## start Entries

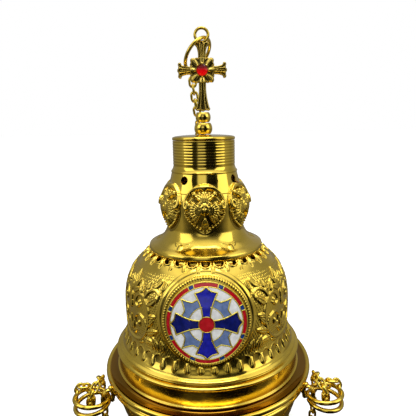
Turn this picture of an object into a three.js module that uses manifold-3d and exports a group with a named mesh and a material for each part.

## end Entries
## start Entries

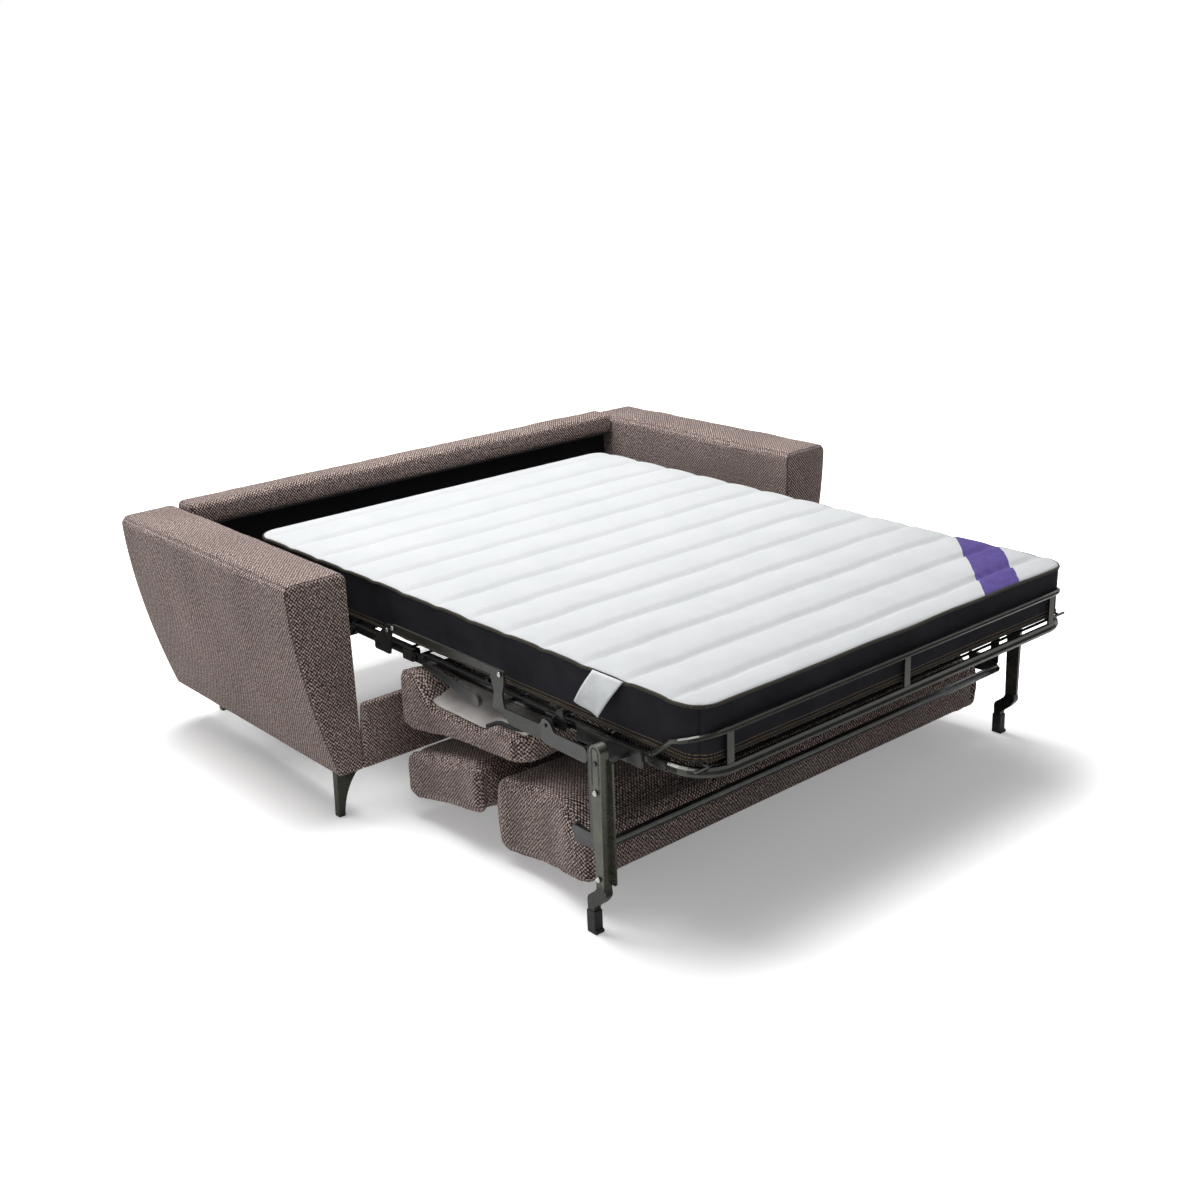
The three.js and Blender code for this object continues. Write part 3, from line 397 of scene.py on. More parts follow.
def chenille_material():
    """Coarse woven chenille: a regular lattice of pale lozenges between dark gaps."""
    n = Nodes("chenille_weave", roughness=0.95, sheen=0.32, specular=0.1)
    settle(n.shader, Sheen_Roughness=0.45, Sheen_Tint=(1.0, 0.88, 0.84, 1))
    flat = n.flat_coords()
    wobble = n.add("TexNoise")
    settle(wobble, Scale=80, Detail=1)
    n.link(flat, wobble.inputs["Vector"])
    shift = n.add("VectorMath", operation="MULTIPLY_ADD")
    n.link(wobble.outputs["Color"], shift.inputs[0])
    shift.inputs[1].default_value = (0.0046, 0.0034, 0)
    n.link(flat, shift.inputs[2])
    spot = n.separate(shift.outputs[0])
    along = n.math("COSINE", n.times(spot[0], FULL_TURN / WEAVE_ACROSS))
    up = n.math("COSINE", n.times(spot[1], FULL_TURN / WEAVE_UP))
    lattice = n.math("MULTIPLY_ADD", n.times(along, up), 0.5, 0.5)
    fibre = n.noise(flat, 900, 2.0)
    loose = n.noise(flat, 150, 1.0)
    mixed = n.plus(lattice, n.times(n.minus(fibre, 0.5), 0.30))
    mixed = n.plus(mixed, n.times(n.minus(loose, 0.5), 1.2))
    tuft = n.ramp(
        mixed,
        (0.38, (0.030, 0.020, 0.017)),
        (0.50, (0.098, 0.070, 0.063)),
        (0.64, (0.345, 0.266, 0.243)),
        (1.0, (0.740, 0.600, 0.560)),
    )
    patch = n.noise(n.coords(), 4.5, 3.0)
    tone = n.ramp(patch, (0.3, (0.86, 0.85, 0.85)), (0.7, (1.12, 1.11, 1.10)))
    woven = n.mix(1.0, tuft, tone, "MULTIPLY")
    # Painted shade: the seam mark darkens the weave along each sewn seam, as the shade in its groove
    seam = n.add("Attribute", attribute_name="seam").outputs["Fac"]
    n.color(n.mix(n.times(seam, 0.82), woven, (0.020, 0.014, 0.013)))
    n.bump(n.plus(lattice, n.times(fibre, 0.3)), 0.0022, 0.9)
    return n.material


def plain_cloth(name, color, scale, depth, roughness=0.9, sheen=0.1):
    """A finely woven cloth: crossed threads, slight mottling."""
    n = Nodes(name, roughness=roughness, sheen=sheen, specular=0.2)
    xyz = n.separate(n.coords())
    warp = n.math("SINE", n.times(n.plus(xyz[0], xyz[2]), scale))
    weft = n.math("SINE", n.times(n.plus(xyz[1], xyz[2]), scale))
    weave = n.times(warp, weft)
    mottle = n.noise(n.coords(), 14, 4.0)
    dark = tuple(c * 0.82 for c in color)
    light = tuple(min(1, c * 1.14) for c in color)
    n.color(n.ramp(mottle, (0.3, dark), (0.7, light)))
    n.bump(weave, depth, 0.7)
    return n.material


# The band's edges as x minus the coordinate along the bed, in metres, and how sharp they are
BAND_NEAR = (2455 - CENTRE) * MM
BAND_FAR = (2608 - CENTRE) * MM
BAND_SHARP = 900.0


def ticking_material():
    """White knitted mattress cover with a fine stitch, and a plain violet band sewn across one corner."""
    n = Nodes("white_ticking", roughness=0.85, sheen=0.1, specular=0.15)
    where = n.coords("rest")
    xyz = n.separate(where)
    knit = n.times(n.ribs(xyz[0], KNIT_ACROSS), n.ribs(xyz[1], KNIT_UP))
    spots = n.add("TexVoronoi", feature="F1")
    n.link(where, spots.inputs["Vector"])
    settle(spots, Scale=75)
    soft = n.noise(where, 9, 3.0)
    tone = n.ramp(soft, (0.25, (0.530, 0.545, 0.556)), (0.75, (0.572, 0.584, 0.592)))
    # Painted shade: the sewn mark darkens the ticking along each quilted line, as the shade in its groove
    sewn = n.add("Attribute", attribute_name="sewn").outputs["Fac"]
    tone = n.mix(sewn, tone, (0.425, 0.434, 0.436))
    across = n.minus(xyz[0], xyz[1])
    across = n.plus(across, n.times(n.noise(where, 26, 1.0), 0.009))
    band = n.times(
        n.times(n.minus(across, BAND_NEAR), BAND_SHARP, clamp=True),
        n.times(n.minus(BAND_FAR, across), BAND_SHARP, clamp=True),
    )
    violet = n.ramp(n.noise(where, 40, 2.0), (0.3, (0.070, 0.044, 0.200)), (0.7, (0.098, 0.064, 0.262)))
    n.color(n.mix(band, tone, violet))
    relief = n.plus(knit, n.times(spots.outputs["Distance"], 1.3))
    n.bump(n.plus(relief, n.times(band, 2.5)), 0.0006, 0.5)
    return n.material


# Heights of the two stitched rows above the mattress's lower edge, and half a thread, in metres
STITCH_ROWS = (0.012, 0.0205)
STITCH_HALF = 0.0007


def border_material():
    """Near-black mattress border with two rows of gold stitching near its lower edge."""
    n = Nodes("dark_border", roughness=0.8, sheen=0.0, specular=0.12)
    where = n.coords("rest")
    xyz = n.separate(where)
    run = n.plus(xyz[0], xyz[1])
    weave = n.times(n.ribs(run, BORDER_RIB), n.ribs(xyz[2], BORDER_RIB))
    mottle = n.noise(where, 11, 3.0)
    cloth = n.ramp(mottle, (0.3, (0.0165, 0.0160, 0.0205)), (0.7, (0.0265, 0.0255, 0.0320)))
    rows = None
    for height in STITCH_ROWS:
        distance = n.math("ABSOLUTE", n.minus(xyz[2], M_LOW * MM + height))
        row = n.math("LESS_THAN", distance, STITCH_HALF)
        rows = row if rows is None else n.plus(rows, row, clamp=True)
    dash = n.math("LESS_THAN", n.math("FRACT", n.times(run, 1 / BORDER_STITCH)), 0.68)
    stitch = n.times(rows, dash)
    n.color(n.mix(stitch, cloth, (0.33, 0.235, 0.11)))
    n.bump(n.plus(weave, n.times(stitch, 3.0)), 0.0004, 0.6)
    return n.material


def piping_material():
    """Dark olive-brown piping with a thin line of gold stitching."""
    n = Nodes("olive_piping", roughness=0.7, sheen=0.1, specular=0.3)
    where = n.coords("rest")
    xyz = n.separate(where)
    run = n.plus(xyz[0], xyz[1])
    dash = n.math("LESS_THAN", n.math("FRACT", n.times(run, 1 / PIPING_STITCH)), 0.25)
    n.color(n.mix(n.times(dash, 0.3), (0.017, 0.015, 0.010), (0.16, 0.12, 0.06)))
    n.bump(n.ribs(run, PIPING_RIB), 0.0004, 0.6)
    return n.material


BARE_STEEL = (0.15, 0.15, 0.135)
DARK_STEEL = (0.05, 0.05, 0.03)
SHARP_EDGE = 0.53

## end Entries

■ What the task requires: Each line that contains the string "object" counts once; say how many there are and nothing else.

■ Answer for this exercise: 2